▸ **Data extract**
>> Begin

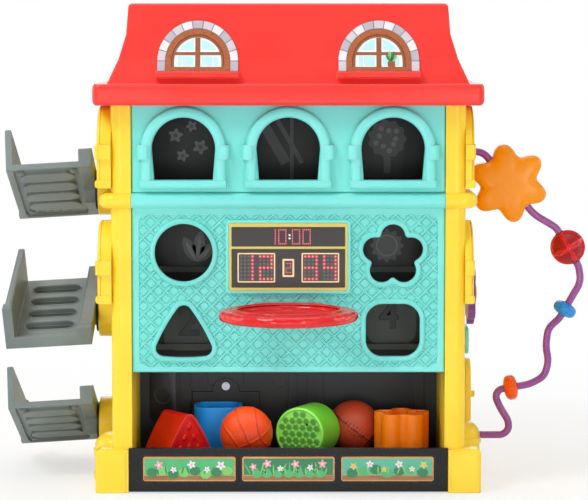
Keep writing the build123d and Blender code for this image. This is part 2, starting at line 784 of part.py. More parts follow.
case_screws = Compound(children=[
    rod_y(screw_head, back_y - screw_head_depth, back_y - fit_gap, x, z)
    + rod_y(thread_radius, back_y - boss_depth + 2, back_y - 1, x, z) for x, z in screw_places])
save(case_screws, "case_screws")

# Power switch: a knob on a small plate that slides between two rails.
knob_low_z = switch_z - switch_travel / 2 - switch_height / 2
knob_high_z = knob_low_z + switch_height
knob = box_between(switch_x - switch_width / 2, switch_x + switch_width / 2, switch_plate_y,
                   back_y + switch_proud, knob_low_z, knob_high_z)
knob = fillet(knob.edges().group_by(Axis.Y)[-1], 1.0)
plate_half = switch_width / 2 + switch_plate_reach
knob += box_between(switch_x - plate_half, switch_x + plate_half, switch_plate_y, switch_back_y,
                    knob_low_z - switch_plate_rise, knob_high_z + switch_plate_rise)
save(knob, "power_switch")
switch_body_half = switch_width / 2 + switch_rail_gap + switch_rail_width
switch_body = box_between(switch_x - switch_body_half, switch_x + switch_body_half,
                          switch_body_y - switch_body_depth, switch_body_y,
                          switch_z - switch_rail_length / 2 + 1,
                          switch_z + switch_rail_length / 2 - 1)
save(switch_body, "switch_body")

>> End

▸ **What the task asks**
Reproduce all data above, unchanged.

▸ **Result for this exercise**
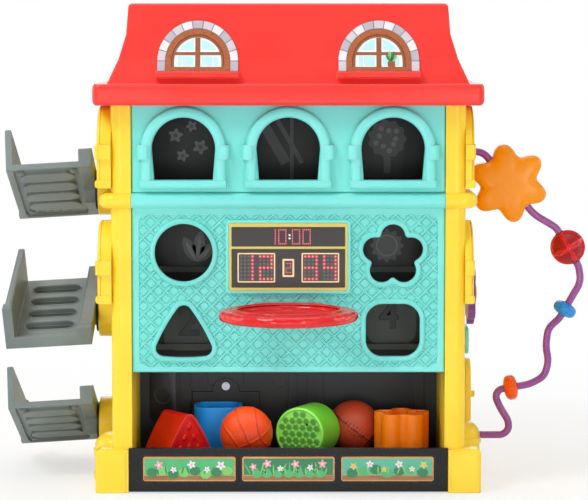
Keep writing the build123d and Blender code for this image. This is part 2, starting at line 784 of part.py. More parts follow.
case_screws = Compound(children=[
    rod_y(screw_head, back_y - screw_head_depth, back_y - fit_gap, x, z)
    + rod_y(thread_radius, back_y - boss_depth + 2, back_y - 1, x, z) for x, z in screw_places])
save(case_screws, "case_screws")

# Power switch: a knob on a small plate that slides between two rails.
knob_low_z = switch_z - switch_travel / 2 - switch_height / 2
knob_high_z = knob_low_z + switch_height
knob = box_between(switch_x - switch_width / 2, switch_x + switch_width / 2, switch_plate_y,
                   back_y + switch_proud, knob_low_z, knob_high_z)
knob = fillet(knob.edges().group_by(Axis.Y)[-1], 1.0)
plate_half = switch_width / 2 + switch_plate_reach
knob += box_between(switch_x - plate_half, switch_x + plate_half, switch_plate_y, switch_back_y,
                    knob_low_z - switch_plate_rise, knob_high_z + switch_plate_rise)
save(knob, "power_switch")
switch_body_half = switch_width / 2 + switch_rail_gap + switch_rail_width
switch_body = box_between(switch_x - switch_body_half, switch_x + switch_body_half,
                          switch_body_y - switch_body_depth, switch_body_y,
                          switch_z - switch_rail_length / 2 + 1,
                          switch_z + switch_rail_length / 2 - 1)
save(switch_body, "switch_body")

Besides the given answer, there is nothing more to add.